Kansas Republicans Consider Penalizing Homeless
by Sherman Smith, Kansas Reflector
March 3, 2023
TOPEKA — Eric Arganbright got personal as he urged lawmakers to reject an out-of-state think tank’s model legislation for criminalizing homeless people.
Appearing before the House Welfare Reform Committee, Arganbright said he experienced homelessness as a child after his father — a Methodist minister — abandoned his mother. The family had lived in the church parsonage in Morganville, a town of about 500 people in Clay County. He was 10 years old when he woke up to find his father was gone.

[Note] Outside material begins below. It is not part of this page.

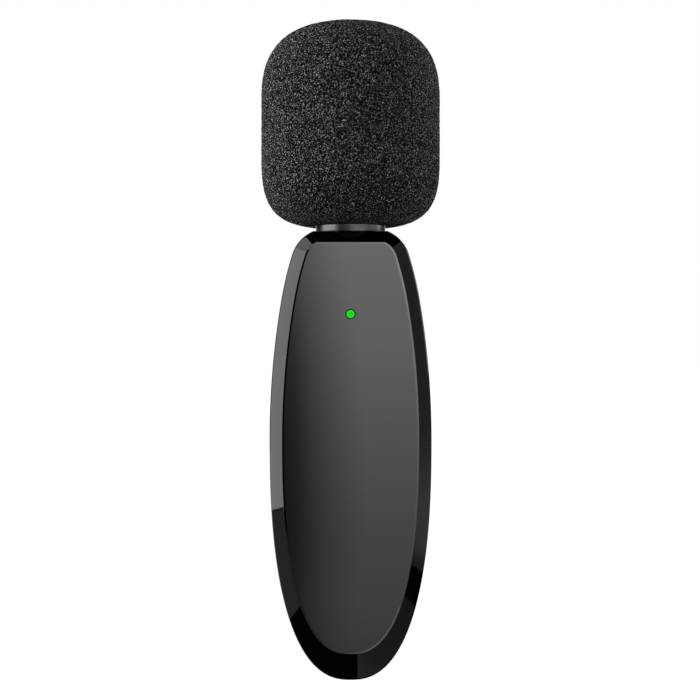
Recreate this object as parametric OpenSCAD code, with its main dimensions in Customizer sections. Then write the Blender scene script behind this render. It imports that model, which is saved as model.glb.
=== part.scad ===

His mother had never had a job outside of being a preacher’s wife. She found jobs working at a gas station, diner and hotel, each in a different area. They ended up staying along the Republican River and in the back of a car at Milford Lake.
“The problem with this specific bill, and the reason I stand in opposition of it, is specifically because it would have criminalized my mother and people like my mother,” Arganbright said. “Because that’s what rural homelessness looks like in the state of Kansas.”
Arganbright, now the director of community engagement for the Kansas Statewide Homeless Coalition, and dozens of other Kansans who have direct knowledge of homelessness offered a rebuke to House Bill 2430. The only supporter of the bill was Judge Glock, senior fellow at the Texas-based Cicero Institute, which has advocated for the same legislation in other states.